Гуров подошел к лежащему на полу Будиле, наклонился, пощупал пульс.
– Он еще жив, – сказал он. – Носилки! Быстро!
Пока бегали за врачом, Гуров быстро проверил карманы раненого. Первое, что привлекло его внимание, – мобильный телефон. Он вспомнил слова милицейского старлея, что Будиле понадобилось куда-то позвонить. Это был очень важный момент. Гуров вызвал последний зафиксированный на телефоне номер. Ответили не сразу – ведь на дворе была глухая ночь.
Голос в трубке был заспанный и слегка испуганный:
– Стоковский слушает. Кто это?
Курагин проснулся и увидел, что вся комната залита ярким, почти дневным светом. С улицы доносились бодрый шум проезжающих машин и веселая музыка. Так в магазине напротив заманивали покупателей. Курагин подскочил на постели как ошпаренный и автоматически схватил со стула висевшие там брюки. «Опоздал! Проспал!» – заметалась в голове паническая мысль. Но почти сразу же пришло и осознание своей оплошности – Курагин вдруг вспомнил, что сегодня воскресенье, и никакой катастрофы не произошло. Сегодня он свободен, как птица.
Рука Курагина разжалась, и брюки упали на пол. Курагин зевнул и уставился в окно. На улице порхал редкий колючий снежок, продолжала греметь музыка, и все было прекрасно. «Свободен, как птица… – тупо повторил про себя Курагин, поднялся и босиком зашлепал в ванную. – Как птица с перебитыми крыльями».
Квартира была наполнена тяжелой безжалостной тишиной. Находиться здесь было невыносимо, и Курагин уже пожалел, что сегодня выходной, а не рабочий день. Работа позволяла забыться, приглушала постоянную боль, которая гнездилась в душе. Возможно, Курагин и сегодня бы отправился в прокуратуру – повозился бы с делами, но сегодня нужно было навестить дочь и сделать кое-какие покупки.
С дочерью опять плохо. Новое обострение, госпитализация, бесконечные лекарства, фальшивое сочувствие врачей, которые говорят о каких-то больших деньгах, без которых выздоровление дочери невозможно и которых у Курагина просто нет. Раньше врачи говорили о милосердии, теперь о деньгах. Теперь все говорят о деньгах – врачи, артисты, влюбленные, священники и милиционеры. Тебя плохо понимают, когда ты говоришь о чем-то другом, словно ты изъясняешься на похожем, но все-таки на чужом языке.

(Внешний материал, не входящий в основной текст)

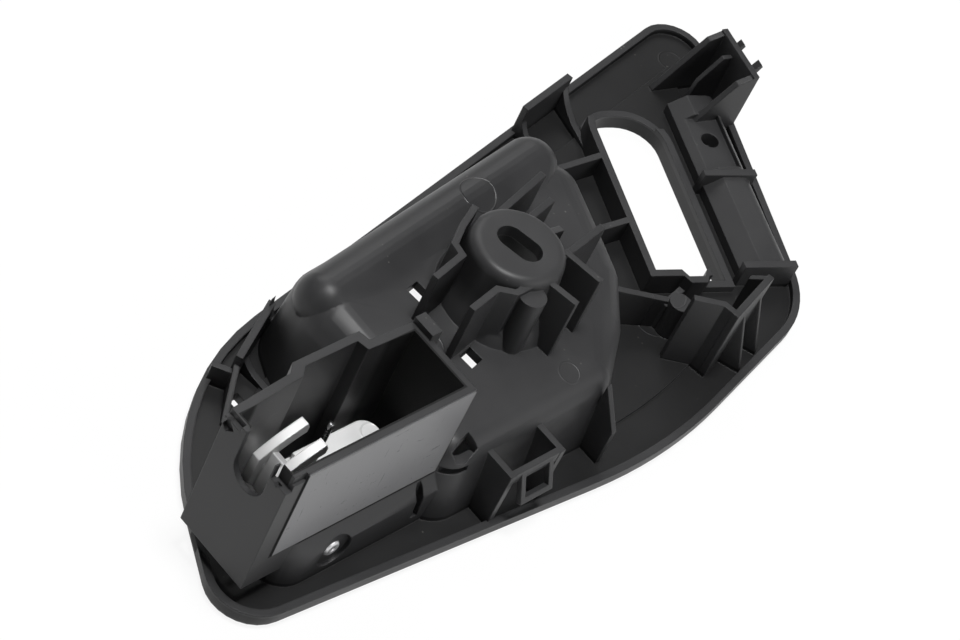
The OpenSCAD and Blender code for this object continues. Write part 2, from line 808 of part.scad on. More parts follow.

Вот и эти чертовы врачи. Объявили приговор и теперь просят отступного за отмену этого приговора. Курагин плохо понимал, что за напасть свалилась на голову его дочери – знал только, что у нее какое-то редкое заболевание крови, но четко уяснил, что без дорогих лекарств ее не спасти. Вдвоем с женой они как-то пока тянули лямку, умудрялись выкраивать средства на поддерживающее лечение, но в последнее время врачи все чаще поговаривали о необходимости операции, а на операцию денег не было. Курагины уже продали машину, а теперь подыскивали подходящий квартирный обмен с доплатой. Совсем продать квартиру было безумием – какая-то крыша над головой все равно нужна. Подходящих вариантов пока не попадалось, и это угнетало Курагина с каждым днем все больше и больше.
А тут еще новое обострение и новые заботы! Жена теперь неотлучно дежурила в больнице. Курагин разрывался между больницей и работой, в короткие часы одиночества зверея от зловещей тишины, которая пропитала его жилище. Делиться своим горем с посторонними Курагин не любил, а сослуживцы сами особенно и не вникали – у каждого своих забот полно. Да, по правде говоря, на работе Курагин забывался и выбрасывал на время из головы свои несчастья, находя странное отдохновение в разгребании чужих бед.
Правда, в последнее время Курагин стал замечать, что сдает. Он всегда славился своей дотошностью и своим педантизмом. Теперь же он все меньше обращал внимание на мелочи, предпочитал простые решения и торопился закрыть дело как можно быстрее. Серьезных сбоев и претензий со стороны начальства пока не было, но Курагин сам начинал чувствовать, что недорабатывает. Признаться себе в этом он не хотел, но такое двойственное положение стало источником постоянного раздражения, которое все копилось и копилось в его душе. Раздражение это было направлено не только на себя самого, но и на окружающих Курагина людей – тех, которые своим поведением как бы ставили под сомнение его профпригодность.